I went to college with a girl called Nicola Counsell who I thought at the time was fonk, but she got a DES bursary to do an MA in Fine Art, and now sells her paintings for upwards of £30K; she comes from a council estate near Dudley. If not for public funding she'd be working in some office somwehere, or a factory. In retrospect her work's pretty good.

Don't foget there's a big gulf between those who do it and those who talk about it, who are often dilettantes, but a necessary link in the commercial chain between artist and buyer. Many artists are often from poor backgrounds and unfortunately talent usually isn't enough to make it, you need connections and patrons; starving artists in garretts are a bourgeois fantasy.

I myself used to paint and sold quite a bit but the stuff i really enjoyed and put real creativity into invariably got turned down as it was disturbing and considered distasteful; but when I was doing stuff that was little more than decoration in my eyes, like for posh peoples houses or offices, I'd cream up off that work - whatever load of old tosh it was. I could live off Ebay doing watercolurs of potbanks and bottlekilns and copies of old photos of Hanley and Burslem, get £50 each for those, but I'd just feel like a whore and a fraud doing that. And that's pretty much the way it is - artists have to eat to.

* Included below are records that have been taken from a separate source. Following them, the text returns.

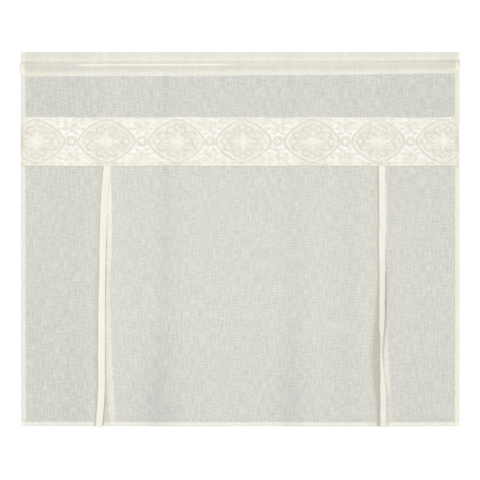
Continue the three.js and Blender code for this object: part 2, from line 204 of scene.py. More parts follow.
def makeFloor():
    # A pale disc that fades out towards its edge
    radius, sides = room["floorRadius"], room["floorSides"]
    turns = [2 * math.pi * k / sides for k in range(sides)]
    points = [(radius * math.cos(turn), radius * math.sin(turn), 0) for turn in turns]
    mesh = bpy.data.meshes.new("floor")
    mesh.from_pydata(points, [], [range(sides)])
    floor = newObject("floor", mesh)
    floor.location = (0, 0, -room["floorDrop"])
    material, tree, shader = newMaterial("pale floor")
    join(room["floorColor"], shader["Base Color"])
    join(0.8, shader["Roughness"])
    place = addNode(tree, "ShaderNodeTexCoord").outputs["Object"]
    away = addNode(tree, "ShaderNodeVectorMath", {0: place}, operation="LENGTH").outputs["Value"]
    share = calc("DIVIDE", away, radius)
    join(calc("MULTIPLY_ADD", share, -room["floorFade"], room["floorFade"], clamp=True), shader["Alpha"])
    mesh.materials.append(material)


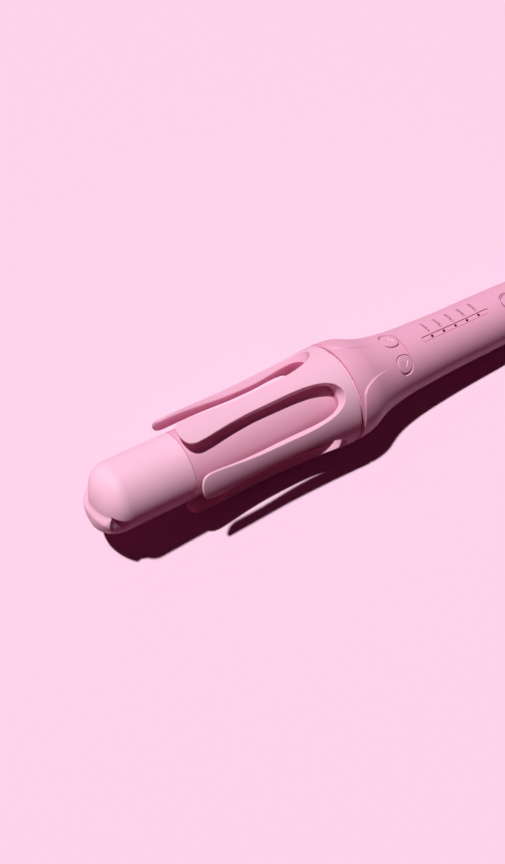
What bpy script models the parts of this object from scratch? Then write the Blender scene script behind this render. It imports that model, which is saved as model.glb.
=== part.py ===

Post Wed Mar 17, 2004 6:05 pm

@indy

LOL

It must be nice to live in such a well defined world.

Edited by - Indy11 on 3/17/2004 5:51:24 PM

The way I look at it, why waste time with indifference? BTW, why did you edit your post so long after?

@Taw, true some people can be aided by grants. But I trust a grant from individuals, a group or schools that actually critique what they give grants for over the government doing it. And there are LOTS of groups that do it with a great amount of success in their program and the artists they promote.

Sir S

Edited by - Sir Spectre on 3/17/2004 6:06:05 PM

Post Wed Mar 17, 2004 6:36 pm

Grammatical error.

Original post said : It must be nice to live such a well defined world.

Didn't notice it before. Bothered me once I did notice it so I corrected it.